Hablaba sosteniendo en alto la moneda. El niño más pequeño dio un paso atrás, giró sobre los talones y corrió hacia sus amigos. Parecía que el otro le iba a imitar.
Instintivamente, Pascoe alargó la mano y le sujetó del brazo.
—¿No quieres el dinero? —preguntó.
Notó que algo se movía detrás de él.
—Chikli muskro! —gritó una voz furiosa—. ¡Maricón de mierda!
Pascoe levantó la vista. Era la señora Lee, seguida de la señorita Pritchard y el sargento Wield. Pascoe soltó al niño y empezó a incorporarse, pero aún estaba medio en cuclillas y en inestable equilibrio cuando la gitana le golpeó. No fue realmente un golpe, sino un mero empujón con los dos brazos. Pero fue suficiente para que se balanceara al bordo del río, y bastó otro ligero toque para mandarlo al agua.
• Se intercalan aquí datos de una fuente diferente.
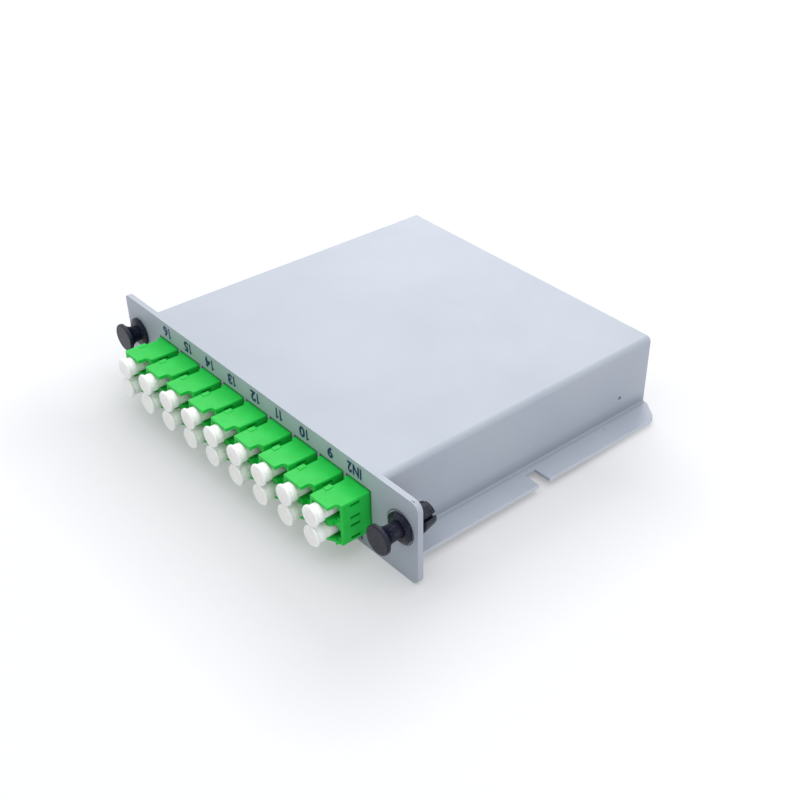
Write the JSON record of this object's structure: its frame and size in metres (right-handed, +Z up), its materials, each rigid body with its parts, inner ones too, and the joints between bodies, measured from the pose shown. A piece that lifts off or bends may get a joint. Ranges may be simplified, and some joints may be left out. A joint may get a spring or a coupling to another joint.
{
  "type": "fibre splitter box",
  "caption": "Rack-mount fibre splitter box: folded sheet body, front plate with a row of capped duplex ports and two push-pull latches.",
  "frame": {"origin": "midway between the two latch axes, on the rear (seating) face of the front plate", "axes": "+X along the front plate, +Y into the box away from the ports, +Z up as the box lies in the picture, on its lid side"},
  "size_m": [0.13, 0.1132, 0.025],
  "materials": {
    "painted_sheet": "fine matt powder coat, pale blue-grey",
    "adapter_green": "satin moulded plastic, green",
    "cap_white": "soft translucent white moulding",
    "black_nylon": "satin black nylon",
    "plug_green": "satin moulded plastic, green",
    "splitter_steel": "drawn steel tube",
    "zinc_steel": "zinc plated",
    "fibre_jacket": "white buffered fibre",
    "clip_nylon": "natural nylon"
  },
  "bodies": {
    "box": {"adapter_1": "adapter_green", "adapter_2": "adapter_green", "adapter_3": "adapter_green", "adapter_4": "adapter_green", "adapter_5": "adapter_green", "adapter_6": "adapter_green", "adapter_7": "adapter_green", "adapter_8": "adapter_green", "adapter_9": "adapter_green", "inner_plug_upper_1": "plug_green", "inner_plug_lower_1": "plug_green", "inner_plug_upper_2": "plug_green", "inner_plug_lower_2": "plug_green", "inner_plug_upper_3": "plug_green", "inner_plug_lower_3": "plug_green", "inner_plug_upper_4": "plug_green", "inner_plug_lower_4": "plug_green", "inner_plug_upper_5": "plug_green", "inner_plug_lower_5": "plug_green", "inner_plug_upper_6": "plug_green", "inner_plug_lower_6": "plug_green", "inner_plug_upper_7": "plug_green", "inner_plug_lower_7": "plug_green", "inner_plug_upper_8": "plug_green", "inner_plug_lower_8": "plug_green", "inner_plug_upper_9": "plug_green", "inner_plug_lower_9": "plug_green", "tray": "painted_sheet", "front_plate": "painted_sheet", "lid": "painted_sheet", "plate_angle": "painted_sheet", "standoffs": "zinc_steel", "lid_screws": "zinc_steel", "fibre_clips": "clip_nylon", "splitter_upper": "splitter_steel", "splitter_lower": "splitter_steel", "fibre_harness_upper": "fibre_jacket", "fibre_harness_lower": "fibre_jacket", "latch_grommet_left": "black_nylon", "latch_grommet_right": "black_nylon"},
    "latch_left": {"latch_plunger_left": "black_nylon"},
    "latch_right": {"latch_plunger_right": "black_nylon"},
    "cap_upper_1": {"dust_cap_upper_1": "cap_white"},
    "cap_lower_1": {"dust_cap_lower_1": "cap_white"},
    "cap_upper_2": {"dust_cap_upper_2": "cap_white"},
    "cap_lower_2": {"dust_cap_lower_2": "cap_white"},
    "cap_upper_3": {"dust_cap_upper_3": "cap_white"},
    "cap_lower_3": {"dust_cap_lower_3": "cap_white"},
    "cap_upper_4": {"dust_cap_upper_4": "cap_white"},
    "cap_lower_4": {"dust_cap_lower_4": "cap_white"},
    "cap_upper_5": {"dust_cap_upper_5": "cap_white"},
    "cap_lower_5": {"dust_cap_lower_5": "cap_white"},
    "cap_upper_6": {"dust_cap_upper_6": "cap_white"},
    "cap_lower_6": {"dust_cap_lower_6": "cap_white"},
    "cap_upper_7": {"dust_cap_upper_7": "cap_white"},
    "cap_lower_7": {"dust_cap_lower_7": "cap_white"},
    "cap_upper_8": {"dust_cap_upper_8": "cap_white"},
    "cap_lower_8": {"dust_cap_lower_8": "cap_white"},
    "cap_upper_9": {"dust_cap_upper_9": "cap_white"},
    "cap_lower_9": {"dust_cap_lower_9": "cap_white"}
  },
  "joints": [
    {"name": "latch_left_pull", "type": "slide", "parent": "box", "child": "latch_left", "axis": [0, -1, 0], "range_m": [0, 0.0079]},
    {"name": "latch_right_pull", "type": "slide", "parent": "box", "child": "latch_right", "axis": [0, -1, 0], "range_m": [0, 0.006]},
    {"name": "cap_upper_1_pull", "type": "slide", "parent": "box", "child": "cap_upper_1", "axis": [0, -1, 0], "range_m": [0, 0.008]},
    {"name": "cap_lower_1_pull", "type": "slide", "parent": "box", "child": "cap_lower_1", "axis": [0, -1, 0], "range_m": [0, 0.008]},
    {"name": "cap_upper_2_pull", "type": "slide", "parent": "box", "child": "cap_upper_2", "axis": [0, -1, 0], "range_m": [0, 0.008]},
    {"name": "cap_lower_2_pull", "type": "slide", "parent": "box", "child": "cap_lower_2", "axis": [0, -1, 0], "range_m": [0, 0.008]},
    {"name": "cap_upper_3_pull", "type": "slide", "parent": "box", "child": "cap_upper_3", "axis": [0, -1, 0], "range_m": [0, 0.008]},
    {"name": "cap_lower_3_pull", "type": "slide", "parent": "box", "child": "cap_lower_3", "axis": [0, -1, 0], "range_m": [0, 0.008]},
    {"name": "cap_upper_4_pull", "type": "slide", "parent": "box", "child": "cap_upper_4", "axis": [0, -1, 0], "range_m": [0, 0.008]},
    {"name": "cap_lower_4_pull", "type": "slide", "parent": "box", "child": "cap_lower_4", "axis": [0, -1, 0], "range_m": [0, 0.008]},
    {"name": "cap_upper_5_pull", "type": "slide", "parent": "box", "child": "cap_upper_5", "axis": [0, -1, 0], "range_m": [0, 0.008]},
    {"name": "cap_lower_5_pull", "type": "slide", "parent": "box", "child": "cap_lower_5", "axis": [0, -1, 0], "range_m": [0, 0.008]},
    {"name": "cap_upper_6_pull", "type": "slide", "parent": "box", "child": "cap_upper_6", "axis": [0, -1, 0], "range_m": [0, 0.008]},
    {"name": "cap_lower_6_pull", "type": "slide", "parent": "box", "child": "cap_lower_6", "axis": [0, -1, 0], "range_m": [0, 0.008]},
    {"name": "cap_upper_7_pull", "type": "slide", "parent": "box", "child": "cap_upper_7", "axis": [0, -1, 0], "range_m": [0, 0.008]},
    {"name": "cap_lower_7_pull", "type": "slide", "parent": "box", "child": "cap_lower_7", "axis": [0, -1, 0], "range_m": [0, 0.008]},
    {"name": "cap_upper_8_pull", "type": "slide", "parent": "box", "child": "cap_upper_8", "axis": [0, -1, 0], "range_m": [0, 0.008]},
    {"name": "cap_lower_8_pull", "type": "slide", "parent": "box", "child": "cap_lower_8", "axis": [0, -1, 0], "range_m": [0, 0.008]},
    {"name": "cap_upper_9_pull", "type": "slide", "parent": "box", "child": "cap_upper_9", "axis": [0, -1, 0], "range_m": [0, 0.008]},
    {"name": "cap_lower_9_pull", "type": "slide", "parent": "box", "child": "cap_lower_9", "axis": [0, -1, 0], "range_m": [0, 0.008]}
  ]
}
El agua era verde y profunda junto a la orilla. Al salir vio las cabezas de los niños asomándose a la margen para contemplar el fascinante espectáculo. Pascoe se agarró a la orilla pero sus dedos resbalaban en la tierra húmeda y volvió a sumergirse en el agua.
Al emerger de nuevo, flotó boca arriba. Las caras morenas seguían allí, abiertos los ojos como platos. Y más arriba, en el azul cielo estival, cerniéndose como grandes pájaros de presa, negras cruces en la aureola del sol, vio los planeadores.
El agua le empapaba la ropa, tirando de él hacia abajo. Pero no estaba en peligro. Wield le tenía agarrado con fuerza. Y mientras lo sacaban boqueando de la charca mokadi, se vio mirando a Rosetta Stanhope y preguntándose cuál sería la reacción de un juez inglés si se presentaba una testigo por poderes, una testigo muerta, en un juicio por asesinato.